Recently returned from a trip to the East Midlands visiting some of the community-based museums we are working with on the East Midlands Map Your History project. Inspirational to meet up with the enthusiastic and hugely knowledgable volunteer and staff teams looking after their local heritage. Great to discover some of the wonderful stories embedded in these collections first-hand. Stories of endeavour, resilience, genius, industry and tragedy embedded in people’s ordinary lives.
A miner’s lamp and mining tools at Ashby-de-la-Zouch Museum from nearby Snibston and Moira Collieries, or the diary written by an anonymous Puritan partially in code. The stunning Christopher Wren designed building that is the Sir John Moore Foundation School at Appleby Magna. Built with family money that included wealth generated from slavery, with originally carved pupil graffiti, school exercise books and ancient clock winding mechanism. The small and evocative old Baptist chapel at Diseworth that now houses a Heritage Centre telling the story of this village and its church of Saxon origin.
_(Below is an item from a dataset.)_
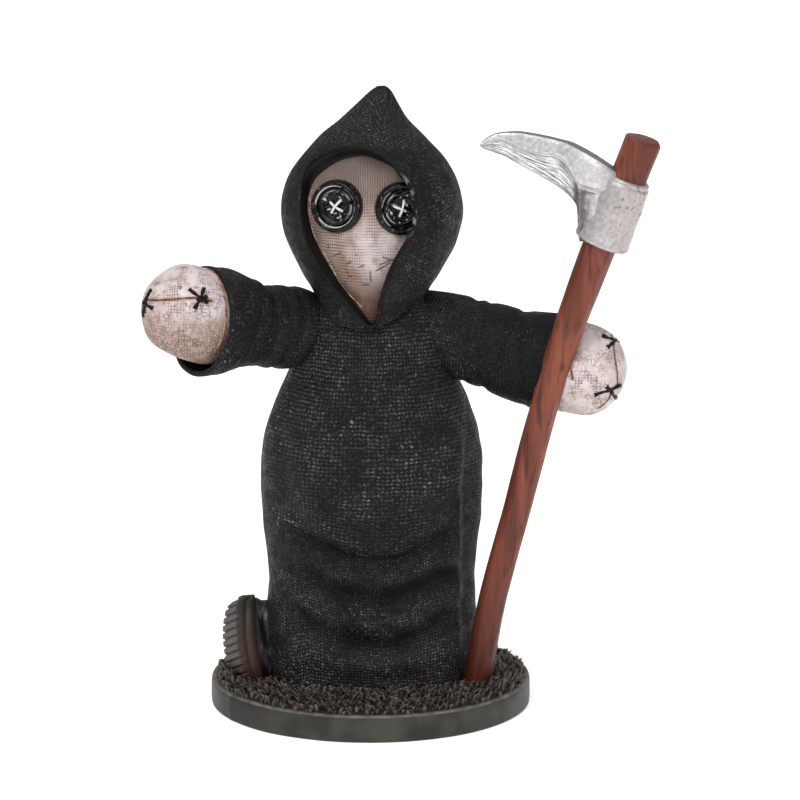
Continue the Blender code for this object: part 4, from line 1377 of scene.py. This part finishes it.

The remarkable life and photography of John Wield, a pioneering businessman who moved from Hampshire to Lincolnshire to make his living providing services for the health and wellbeing tourism industry of Woodhall Spa at the turn of the C20th. Powerful and deeply moving stories reflected in the exhibitions and artefacts at the National Holocaust Centre and Museum, nestled in a peaceful countryside location outside the small Nottinghamshire village of Laxton.
The small rusty round tins kept in a wooden box from a local brewery that used to contain the weekly pay of ‘Goodley’, ‘Griggs’, ‘Cooper’ and 42 other local people who lived and worked in the small Northamptonshire town of Oundle. The shiny silver-looking (EPNS) teapots from the BBC Station on nearby Borough Hill that once rattled on the trolley pushed down the transmitter room in years gone by.
The cold, damp and watery pit in the basement of Strutt’s North Mill in Belper that once housed the watermill which drove the textile machinery on the floors above, with hands weaving cotton imported from overseas plantations where enslaved African people worked. And the first commercially made sanitary products made at Robertson’s in Chesterfield that helped women to continue working and building careers after World War 1.
Our East Midlands map is taking shape with teams across 13 partner museums making new discoveries in their collections as well as re-visiting old acquaintances. With well over 300 objects mapped so far, we are planning to publish our selection of maps in the Autumn for people to dive in and explore – so watch this space!